* [Task requirements]:
Look for the string "code" in the lines and copy each line that has it.

* [Records to use]:
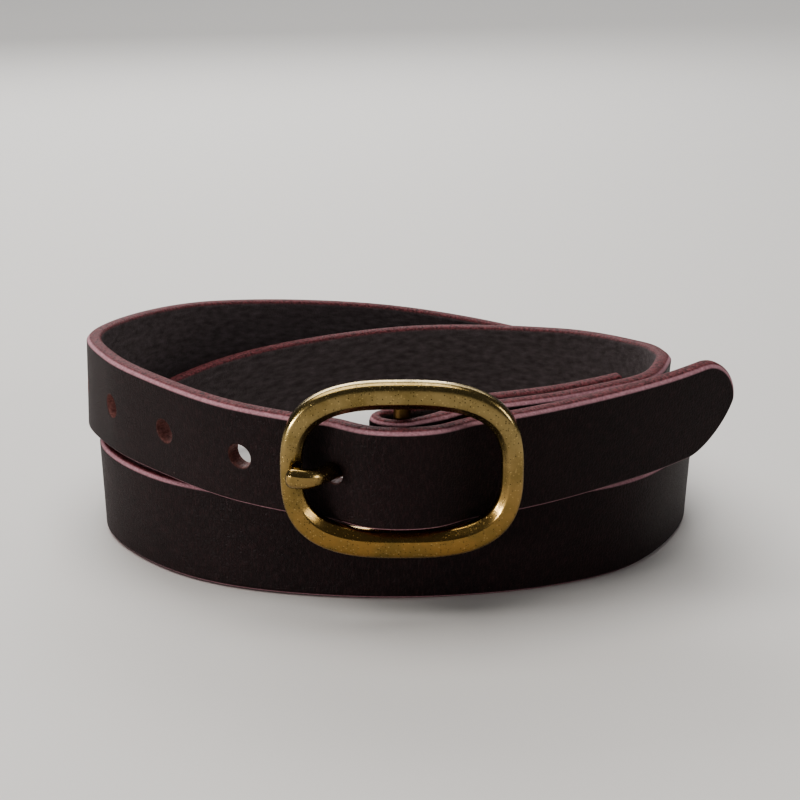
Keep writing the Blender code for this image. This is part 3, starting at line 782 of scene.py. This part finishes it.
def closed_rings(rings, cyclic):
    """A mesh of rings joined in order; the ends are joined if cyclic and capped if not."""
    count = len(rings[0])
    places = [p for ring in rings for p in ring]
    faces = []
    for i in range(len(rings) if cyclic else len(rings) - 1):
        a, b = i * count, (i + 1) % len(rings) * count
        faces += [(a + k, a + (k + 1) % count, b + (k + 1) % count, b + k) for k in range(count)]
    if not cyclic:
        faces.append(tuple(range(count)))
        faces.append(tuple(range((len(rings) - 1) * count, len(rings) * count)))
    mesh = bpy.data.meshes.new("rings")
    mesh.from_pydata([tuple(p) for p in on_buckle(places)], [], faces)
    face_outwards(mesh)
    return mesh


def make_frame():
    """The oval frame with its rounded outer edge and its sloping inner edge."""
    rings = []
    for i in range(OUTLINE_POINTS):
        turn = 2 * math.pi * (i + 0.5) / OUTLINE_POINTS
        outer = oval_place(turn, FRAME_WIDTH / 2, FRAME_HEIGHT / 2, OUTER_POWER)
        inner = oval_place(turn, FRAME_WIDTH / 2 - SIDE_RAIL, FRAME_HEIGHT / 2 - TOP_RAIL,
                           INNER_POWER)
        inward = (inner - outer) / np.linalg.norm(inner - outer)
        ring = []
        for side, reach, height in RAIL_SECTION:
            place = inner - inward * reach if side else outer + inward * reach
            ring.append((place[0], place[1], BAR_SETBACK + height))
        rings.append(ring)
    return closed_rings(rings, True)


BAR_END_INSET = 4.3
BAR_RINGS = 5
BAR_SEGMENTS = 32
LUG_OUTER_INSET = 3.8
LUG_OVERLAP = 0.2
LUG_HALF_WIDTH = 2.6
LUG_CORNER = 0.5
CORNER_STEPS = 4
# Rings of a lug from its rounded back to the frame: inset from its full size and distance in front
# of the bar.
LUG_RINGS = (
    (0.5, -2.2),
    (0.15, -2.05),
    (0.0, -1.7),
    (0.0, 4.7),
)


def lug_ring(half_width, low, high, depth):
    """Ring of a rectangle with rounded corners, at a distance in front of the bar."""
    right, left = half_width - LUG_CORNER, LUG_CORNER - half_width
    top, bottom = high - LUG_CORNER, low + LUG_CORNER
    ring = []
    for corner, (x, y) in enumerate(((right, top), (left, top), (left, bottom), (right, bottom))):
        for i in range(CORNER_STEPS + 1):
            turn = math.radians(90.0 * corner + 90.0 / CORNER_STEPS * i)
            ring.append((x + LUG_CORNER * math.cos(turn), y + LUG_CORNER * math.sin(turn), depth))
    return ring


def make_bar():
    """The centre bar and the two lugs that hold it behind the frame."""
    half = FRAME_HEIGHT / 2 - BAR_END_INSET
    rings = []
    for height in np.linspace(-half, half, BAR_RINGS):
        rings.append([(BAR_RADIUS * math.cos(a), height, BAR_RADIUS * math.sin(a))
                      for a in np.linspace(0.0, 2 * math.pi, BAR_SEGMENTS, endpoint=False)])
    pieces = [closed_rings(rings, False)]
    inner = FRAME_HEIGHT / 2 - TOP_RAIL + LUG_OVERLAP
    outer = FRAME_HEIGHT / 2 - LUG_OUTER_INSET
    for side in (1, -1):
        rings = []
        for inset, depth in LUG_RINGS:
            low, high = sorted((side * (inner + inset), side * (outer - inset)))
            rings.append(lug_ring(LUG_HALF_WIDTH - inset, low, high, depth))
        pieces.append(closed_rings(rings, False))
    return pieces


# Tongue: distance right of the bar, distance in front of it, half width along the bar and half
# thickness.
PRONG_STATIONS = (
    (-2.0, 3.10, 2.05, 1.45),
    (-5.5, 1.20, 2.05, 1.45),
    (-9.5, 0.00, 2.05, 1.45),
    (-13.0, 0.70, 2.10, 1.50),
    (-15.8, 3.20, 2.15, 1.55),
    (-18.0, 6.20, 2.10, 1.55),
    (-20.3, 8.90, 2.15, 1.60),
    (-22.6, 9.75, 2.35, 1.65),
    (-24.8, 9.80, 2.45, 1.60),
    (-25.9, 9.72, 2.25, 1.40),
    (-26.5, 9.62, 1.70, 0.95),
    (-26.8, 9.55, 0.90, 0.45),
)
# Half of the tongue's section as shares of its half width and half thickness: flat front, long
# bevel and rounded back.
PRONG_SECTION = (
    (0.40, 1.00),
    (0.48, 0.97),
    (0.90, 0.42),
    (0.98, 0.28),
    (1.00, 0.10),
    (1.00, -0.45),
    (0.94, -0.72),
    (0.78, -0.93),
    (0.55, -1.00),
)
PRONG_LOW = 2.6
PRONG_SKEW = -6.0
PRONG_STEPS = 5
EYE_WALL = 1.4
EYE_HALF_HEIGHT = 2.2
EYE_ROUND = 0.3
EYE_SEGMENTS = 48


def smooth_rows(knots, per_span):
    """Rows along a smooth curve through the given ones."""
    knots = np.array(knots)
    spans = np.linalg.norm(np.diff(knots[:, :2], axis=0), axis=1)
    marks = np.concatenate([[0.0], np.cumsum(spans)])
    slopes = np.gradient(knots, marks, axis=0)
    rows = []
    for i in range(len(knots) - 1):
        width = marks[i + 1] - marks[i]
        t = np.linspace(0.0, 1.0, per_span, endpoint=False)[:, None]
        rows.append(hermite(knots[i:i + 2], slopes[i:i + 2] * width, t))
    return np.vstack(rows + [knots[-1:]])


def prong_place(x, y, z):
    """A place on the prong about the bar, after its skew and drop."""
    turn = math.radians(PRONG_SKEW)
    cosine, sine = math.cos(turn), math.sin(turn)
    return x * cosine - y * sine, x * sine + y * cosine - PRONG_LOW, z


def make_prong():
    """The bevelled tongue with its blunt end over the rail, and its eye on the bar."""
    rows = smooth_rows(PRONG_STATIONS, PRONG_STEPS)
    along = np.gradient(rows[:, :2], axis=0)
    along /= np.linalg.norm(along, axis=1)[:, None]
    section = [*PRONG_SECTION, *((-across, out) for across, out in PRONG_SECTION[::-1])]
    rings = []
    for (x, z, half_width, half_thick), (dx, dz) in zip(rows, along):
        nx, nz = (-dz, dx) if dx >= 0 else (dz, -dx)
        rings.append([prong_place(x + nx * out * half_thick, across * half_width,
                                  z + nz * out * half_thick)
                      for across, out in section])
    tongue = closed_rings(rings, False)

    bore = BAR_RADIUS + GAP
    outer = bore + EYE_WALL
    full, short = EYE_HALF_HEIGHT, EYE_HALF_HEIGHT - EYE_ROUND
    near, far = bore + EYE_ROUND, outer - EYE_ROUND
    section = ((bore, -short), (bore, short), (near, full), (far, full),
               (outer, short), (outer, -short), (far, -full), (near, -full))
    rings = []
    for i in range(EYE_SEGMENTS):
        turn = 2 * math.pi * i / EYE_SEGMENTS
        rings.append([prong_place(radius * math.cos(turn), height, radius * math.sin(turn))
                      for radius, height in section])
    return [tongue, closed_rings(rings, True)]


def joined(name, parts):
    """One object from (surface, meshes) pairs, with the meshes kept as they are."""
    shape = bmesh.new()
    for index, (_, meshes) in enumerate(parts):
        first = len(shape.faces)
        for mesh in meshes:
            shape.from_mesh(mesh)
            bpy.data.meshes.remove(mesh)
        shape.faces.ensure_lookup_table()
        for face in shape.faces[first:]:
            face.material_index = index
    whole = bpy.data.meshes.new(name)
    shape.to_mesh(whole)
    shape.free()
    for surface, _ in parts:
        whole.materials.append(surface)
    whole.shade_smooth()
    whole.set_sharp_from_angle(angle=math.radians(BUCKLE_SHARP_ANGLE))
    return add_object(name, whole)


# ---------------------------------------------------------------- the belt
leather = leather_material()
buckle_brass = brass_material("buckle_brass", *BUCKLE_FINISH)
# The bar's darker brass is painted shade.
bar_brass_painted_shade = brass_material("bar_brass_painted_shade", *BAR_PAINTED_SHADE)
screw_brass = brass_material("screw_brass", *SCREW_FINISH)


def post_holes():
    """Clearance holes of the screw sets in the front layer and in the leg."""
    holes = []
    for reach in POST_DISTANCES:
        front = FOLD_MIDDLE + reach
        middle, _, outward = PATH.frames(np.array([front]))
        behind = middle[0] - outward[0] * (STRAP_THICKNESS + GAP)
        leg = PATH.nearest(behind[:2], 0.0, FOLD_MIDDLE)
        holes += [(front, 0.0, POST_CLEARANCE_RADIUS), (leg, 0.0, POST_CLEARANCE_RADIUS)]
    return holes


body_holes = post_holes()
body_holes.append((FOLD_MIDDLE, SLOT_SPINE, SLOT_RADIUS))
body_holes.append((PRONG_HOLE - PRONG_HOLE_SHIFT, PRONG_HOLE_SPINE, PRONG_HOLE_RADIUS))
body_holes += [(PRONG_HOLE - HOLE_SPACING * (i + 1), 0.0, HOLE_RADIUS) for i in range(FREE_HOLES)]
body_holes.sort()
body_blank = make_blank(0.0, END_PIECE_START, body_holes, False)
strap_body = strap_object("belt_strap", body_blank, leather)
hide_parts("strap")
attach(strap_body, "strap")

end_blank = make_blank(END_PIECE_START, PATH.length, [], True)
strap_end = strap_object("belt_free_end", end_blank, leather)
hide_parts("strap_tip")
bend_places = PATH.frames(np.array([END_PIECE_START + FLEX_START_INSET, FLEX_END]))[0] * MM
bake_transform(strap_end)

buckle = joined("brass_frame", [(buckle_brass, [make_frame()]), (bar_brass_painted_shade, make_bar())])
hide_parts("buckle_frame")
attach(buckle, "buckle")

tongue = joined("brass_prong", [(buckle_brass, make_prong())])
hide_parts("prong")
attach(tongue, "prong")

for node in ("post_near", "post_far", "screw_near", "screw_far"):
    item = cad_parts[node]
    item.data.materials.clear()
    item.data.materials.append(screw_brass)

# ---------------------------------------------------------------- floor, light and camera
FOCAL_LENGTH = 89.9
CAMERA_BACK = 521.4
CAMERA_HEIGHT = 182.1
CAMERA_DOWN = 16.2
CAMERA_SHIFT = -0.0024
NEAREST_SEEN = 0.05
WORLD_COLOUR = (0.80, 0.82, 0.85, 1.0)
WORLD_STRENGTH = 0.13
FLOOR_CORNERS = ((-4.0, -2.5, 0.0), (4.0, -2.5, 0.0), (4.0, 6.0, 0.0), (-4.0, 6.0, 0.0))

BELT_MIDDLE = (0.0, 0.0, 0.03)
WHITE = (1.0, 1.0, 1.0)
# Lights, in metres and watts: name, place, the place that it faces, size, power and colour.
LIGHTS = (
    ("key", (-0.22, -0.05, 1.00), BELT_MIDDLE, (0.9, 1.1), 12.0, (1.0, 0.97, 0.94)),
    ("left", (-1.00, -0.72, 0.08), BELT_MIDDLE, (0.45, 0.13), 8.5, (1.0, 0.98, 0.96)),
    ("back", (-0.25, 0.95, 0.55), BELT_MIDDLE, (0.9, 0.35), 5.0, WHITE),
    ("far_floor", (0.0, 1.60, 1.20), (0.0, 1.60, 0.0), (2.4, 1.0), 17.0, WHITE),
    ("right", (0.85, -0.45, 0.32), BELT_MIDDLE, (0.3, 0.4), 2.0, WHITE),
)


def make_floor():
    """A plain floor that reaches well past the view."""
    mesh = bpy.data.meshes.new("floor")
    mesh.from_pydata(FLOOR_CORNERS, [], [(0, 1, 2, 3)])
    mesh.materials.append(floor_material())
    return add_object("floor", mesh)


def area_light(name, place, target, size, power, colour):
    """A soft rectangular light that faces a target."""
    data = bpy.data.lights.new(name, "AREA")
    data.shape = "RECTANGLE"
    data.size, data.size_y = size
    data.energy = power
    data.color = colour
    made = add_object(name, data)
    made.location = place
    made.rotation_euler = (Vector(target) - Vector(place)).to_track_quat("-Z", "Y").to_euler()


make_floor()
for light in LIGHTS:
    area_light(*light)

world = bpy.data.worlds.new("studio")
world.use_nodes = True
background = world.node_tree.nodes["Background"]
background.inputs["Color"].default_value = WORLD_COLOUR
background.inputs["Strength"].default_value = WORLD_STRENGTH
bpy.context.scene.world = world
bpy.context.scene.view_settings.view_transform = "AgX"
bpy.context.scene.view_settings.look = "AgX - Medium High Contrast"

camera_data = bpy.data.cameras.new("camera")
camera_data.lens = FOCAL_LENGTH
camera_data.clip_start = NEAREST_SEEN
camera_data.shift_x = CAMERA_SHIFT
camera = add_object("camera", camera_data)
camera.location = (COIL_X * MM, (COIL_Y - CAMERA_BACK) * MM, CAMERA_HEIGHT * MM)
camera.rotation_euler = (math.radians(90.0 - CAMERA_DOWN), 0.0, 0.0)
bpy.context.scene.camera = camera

==

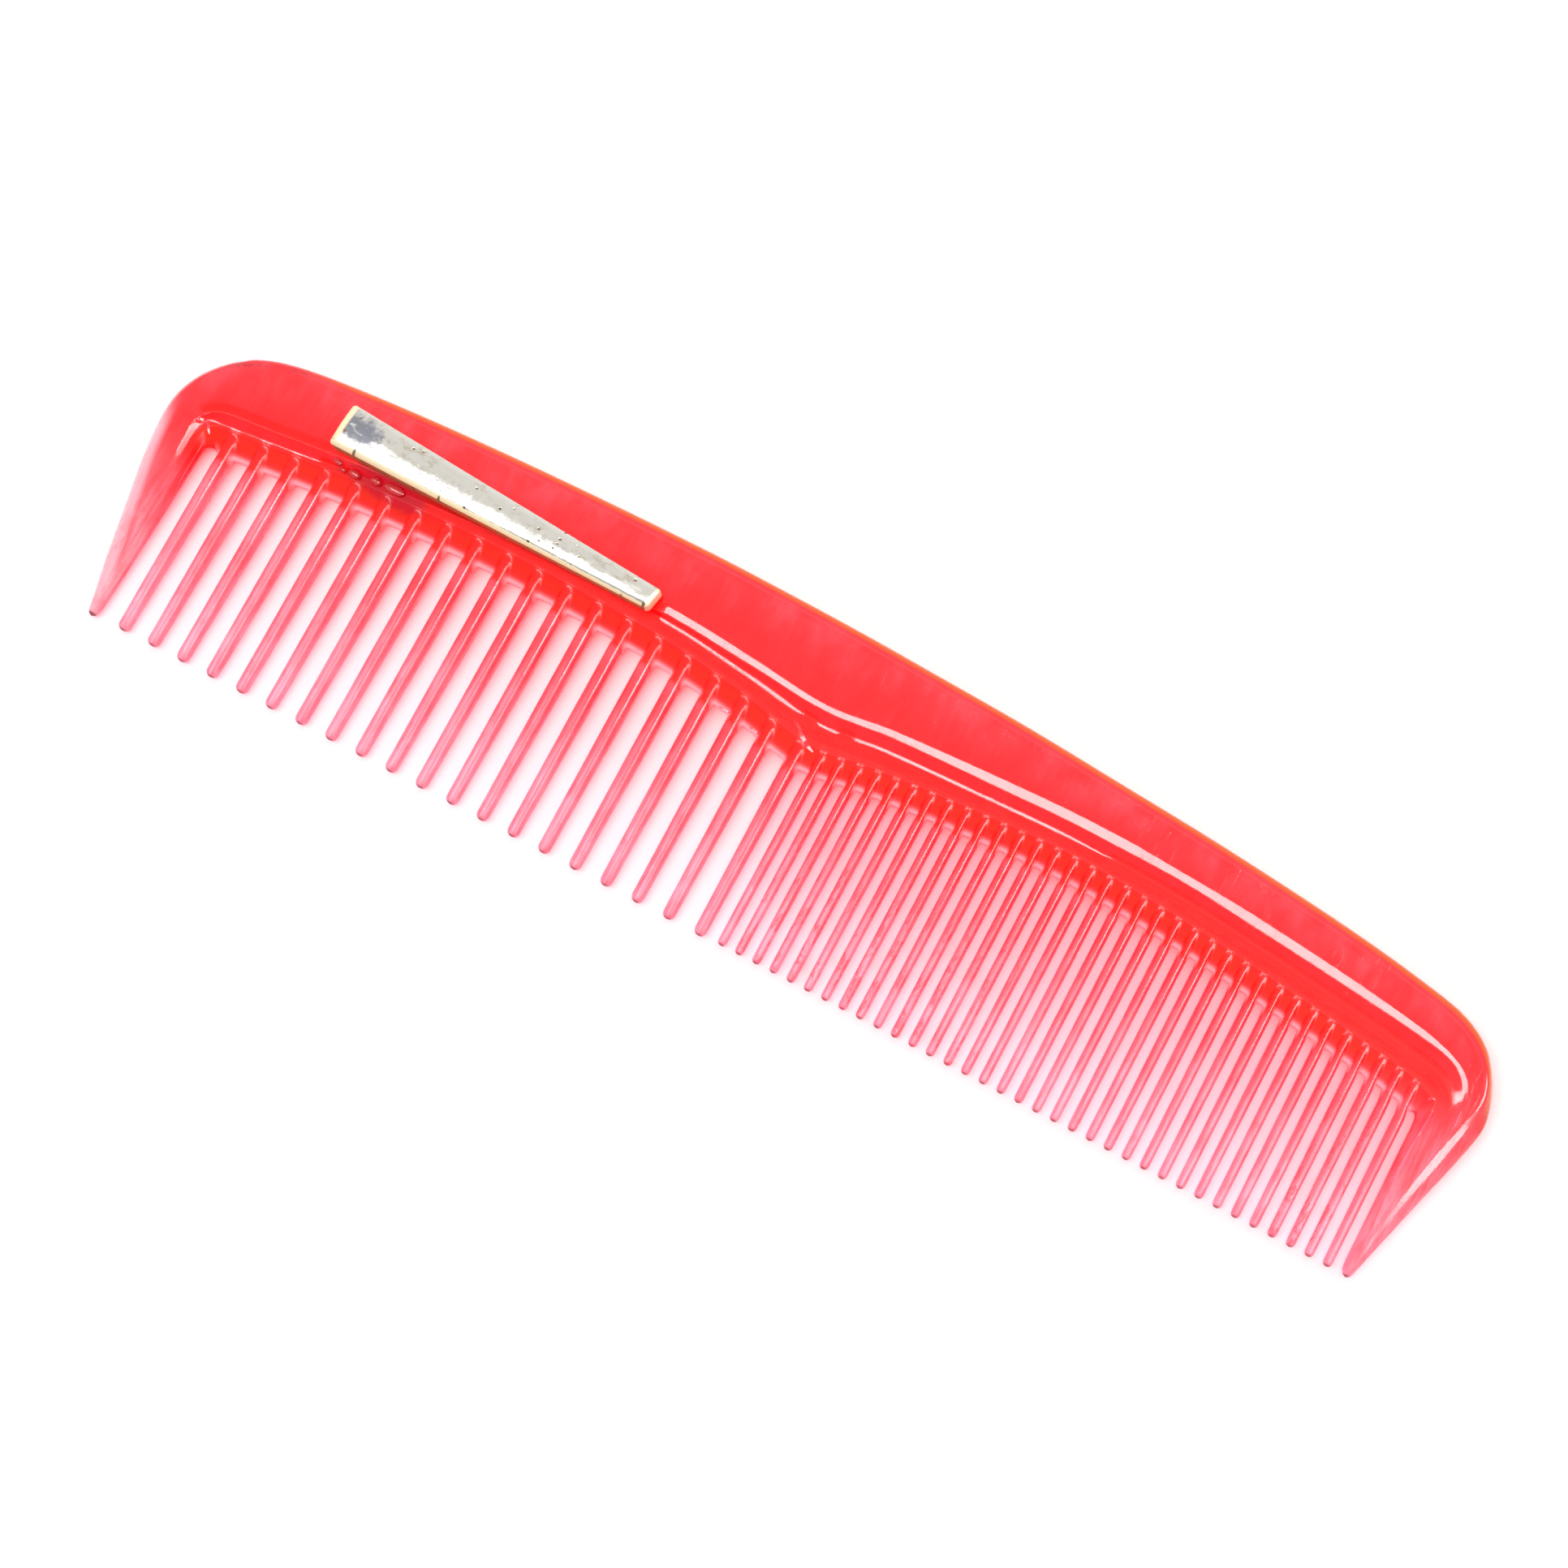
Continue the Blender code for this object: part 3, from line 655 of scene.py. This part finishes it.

--

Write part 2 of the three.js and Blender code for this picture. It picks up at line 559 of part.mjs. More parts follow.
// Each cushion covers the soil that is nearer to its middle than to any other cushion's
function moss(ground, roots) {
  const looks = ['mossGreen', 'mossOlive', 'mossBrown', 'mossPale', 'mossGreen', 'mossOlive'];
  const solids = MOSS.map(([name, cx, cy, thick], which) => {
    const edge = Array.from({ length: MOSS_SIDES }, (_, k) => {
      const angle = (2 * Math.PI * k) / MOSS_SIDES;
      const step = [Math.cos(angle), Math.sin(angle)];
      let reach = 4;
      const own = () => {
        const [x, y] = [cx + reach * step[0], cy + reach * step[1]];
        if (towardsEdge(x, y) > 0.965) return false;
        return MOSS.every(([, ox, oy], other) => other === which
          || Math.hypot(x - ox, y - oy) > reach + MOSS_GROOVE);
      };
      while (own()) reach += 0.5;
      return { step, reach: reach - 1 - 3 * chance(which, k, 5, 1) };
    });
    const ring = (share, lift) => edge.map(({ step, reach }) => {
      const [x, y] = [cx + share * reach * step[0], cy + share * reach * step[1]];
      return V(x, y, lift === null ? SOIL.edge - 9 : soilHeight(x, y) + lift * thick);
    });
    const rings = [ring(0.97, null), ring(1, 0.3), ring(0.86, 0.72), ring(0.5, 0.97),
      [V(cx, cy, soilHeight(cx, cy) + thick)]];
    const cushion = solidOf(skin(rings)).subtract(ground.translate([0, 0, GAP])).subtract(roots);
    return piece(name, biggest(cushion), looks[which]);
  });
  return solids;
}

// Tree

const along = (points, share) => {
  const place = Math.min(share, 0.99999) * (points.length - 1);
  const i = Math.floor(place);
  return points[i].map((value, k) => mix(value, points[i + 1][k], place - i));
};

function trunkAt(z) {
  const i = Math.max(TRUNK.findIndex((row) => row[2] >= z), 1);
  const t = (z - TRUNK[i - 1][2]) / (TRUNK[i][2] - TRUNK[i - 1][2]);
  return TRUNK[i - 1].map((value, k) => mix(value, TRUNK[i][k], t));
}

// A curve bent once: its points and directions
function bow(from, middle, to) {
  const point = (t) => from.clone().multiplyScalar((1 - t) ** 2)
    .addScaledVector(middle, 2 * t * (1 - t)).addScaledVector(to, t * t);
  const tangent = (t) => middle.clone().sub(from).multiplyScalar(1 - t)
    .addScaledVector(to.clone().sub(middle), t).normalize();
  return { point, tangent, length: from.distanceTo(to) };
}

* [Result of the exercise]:
Keep writing the Blender code for this image. This is part 3, starting at line 782 of scene.py. This part finishes it.
Continue the Blender code for this object: part 3, from line 655 of scene.py. This part finishes it.
Write part 2 of the three.js and Blender code for this picture. It picks up at line 559 of part.mjs. More parts follow.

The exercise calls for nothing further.